Canadian Money Forum banner

1 - 7 of 7 Posts

·
Registered
Joined
·
14 Posts
Discussion Starter #1
Hi, I am now setting up my mutual fund portfolio and I have some question regarding concept allocation... It may be basic, or even stupid, but I'd appreciate some insight.

I'm 28 this year and I have about $30K of RRSP that I don't plan to use until I retire. Right now I put them in TD E-series account and in E-funds.

Here are the questions:

1) According to what I read about in the couch potato portfolio, it suggests that people put 80% in equity (40% CDN, 20% US, 20% Global), and 20% in bonds. I wonder if the bond portion is really necessary, or even appropriate, in my portfolio as now I'm still young and have a relatively higher risk tolerance. Should I take advantage of my situation and go for the maximum possible growth (100% in equity)?

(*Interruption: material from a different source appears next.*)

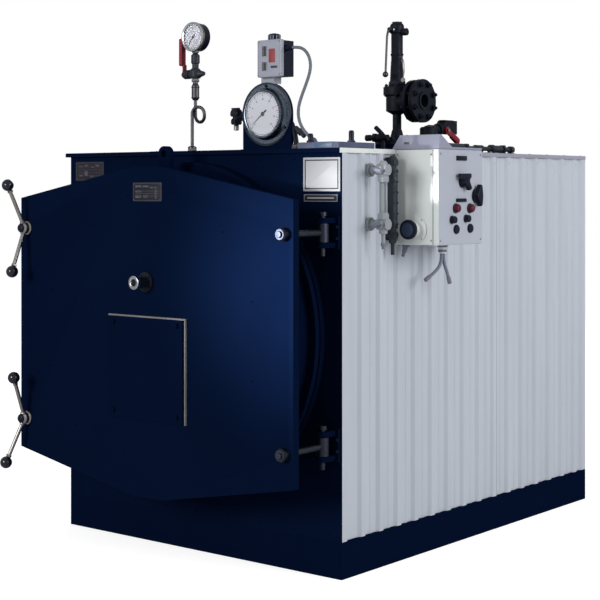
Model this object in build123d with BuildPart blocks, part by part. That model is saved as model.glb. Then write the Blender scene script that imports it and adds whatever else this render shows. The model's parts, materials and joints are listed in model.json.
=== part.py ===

2) Regarding the 80% equity spread, I understand that it is set up this way so that the allocation is diversified to all major markets and therefore reduces the risk. However, according to my research, the international E-fund offered by TD is not doing so great. Will it be a problem if I take out the global component entirely and do say, 60% CDN and 20% US?

How much risk is too much risk? I guess 100% in CDN equity is a little too risky?
 

·
Registered
Joined
·
15,839 Posts
hello,

1) bonds & cash can be used even by young people as a hedge against market downturns. So the answer boils down to whether you believe the bull will continue. Otherwise, it's my personal belief that young people do not need bonds.

2) you're right about the td internat'l fund. It's pretty near always been like that. A big blah. I believe that if you could poll the members of this forum, most would say that their plain vanilla internat'l funds have performed on the weak side.

here's a thought from stephen jarislowsky, although believe he's modified it in recent years. Jarislowsky used to say he'd avoid many or most foreign stocks, on the grounds that a significant number of canadian companies are, in reality, "foreign" companies. Plus there's the advantage that these pseudo-canadian foreign companies are subject to north american accounting rules, ie are more transparent. Plus there's the extraordinary advantage that their dividends bestow the marvellous canadian dividend tax credit, because their nominal head offices & corporate structures are located in canada even though the bulk of their business is outside the land of the beaver & the maple leaf.

a good example is CN rail. This is, i believe, the biggest US railway company in terms of kilometres of track, possibly also in terms of tonnes hauled. CN rail has little to do with how its business fares in canada.

other examples of canadian companies whose principal businesses are situated overseas or at least outside canada are bombardier, snc lavalin, barrick, goldcorp, cameco, thomson-reuters ... the list just goes on and on.

another advantage is currency hedging. These companies do their own hedging. So far, i am confident that they carry out this function far better than i ever could.
 

·
Banned
Joined
·
424 Posts
Bonds are at the end of a thirty year run. Macroeconomics are against them now. In 1979, Canada Savings Bonds paid 19%, and it has been a long way down since then. As the interest rates dropped, longer term bonds saw significant capital gains. Interest rates cannot go down much more.

You still need diversification, and there is significant correlation between TSX, SP500 and EAFE large caps. Since you are in TD anyway, I would recommend putting some into TD908, the Nasdaq one, because the tech stocks will introduce uncorrelated risk.

But NASDAQ is not exactly safety either. Look for an opportunity to add defensive stocks (utilities, consumer staples, health care), or exposure to real estate. There are some ETFs that will do this: XRE for REITs, ZUT for utilities. Think of this portion of your portfolio as a proxy for bonds.
 

·
Registered
Joined
·
12,737 Posts
I would also point out that going 60% Canadian means you are going to be overweight financials (Canadian banks), energy and materials, and underweight most of the other sectors.
 

·
Registered
Joined
·
274 Posts
I would also point out that going 60% Canadian means you are going to be overweight financials (Canadian banks), energy and materials, and underweight most of the other sectors.
And this is a problem?

As has been pointed out previously diversification is only for those who lack conviction.
 

·
Banned
Joined
·
424 Posts
Conviction is more appropriate for some active investors. The O.P. is clearly interested in passive investing. Diversification of risk is an important component of passive investing.
 

·
Registered
Joined
·
12,737 Posts
And this is a problem?

As has been pointed out previously diversification is only for those who lack conviction.
Lacking conviction is a bad thing? Seems to me like conviction is how people blow their brains out when playing russian roulette.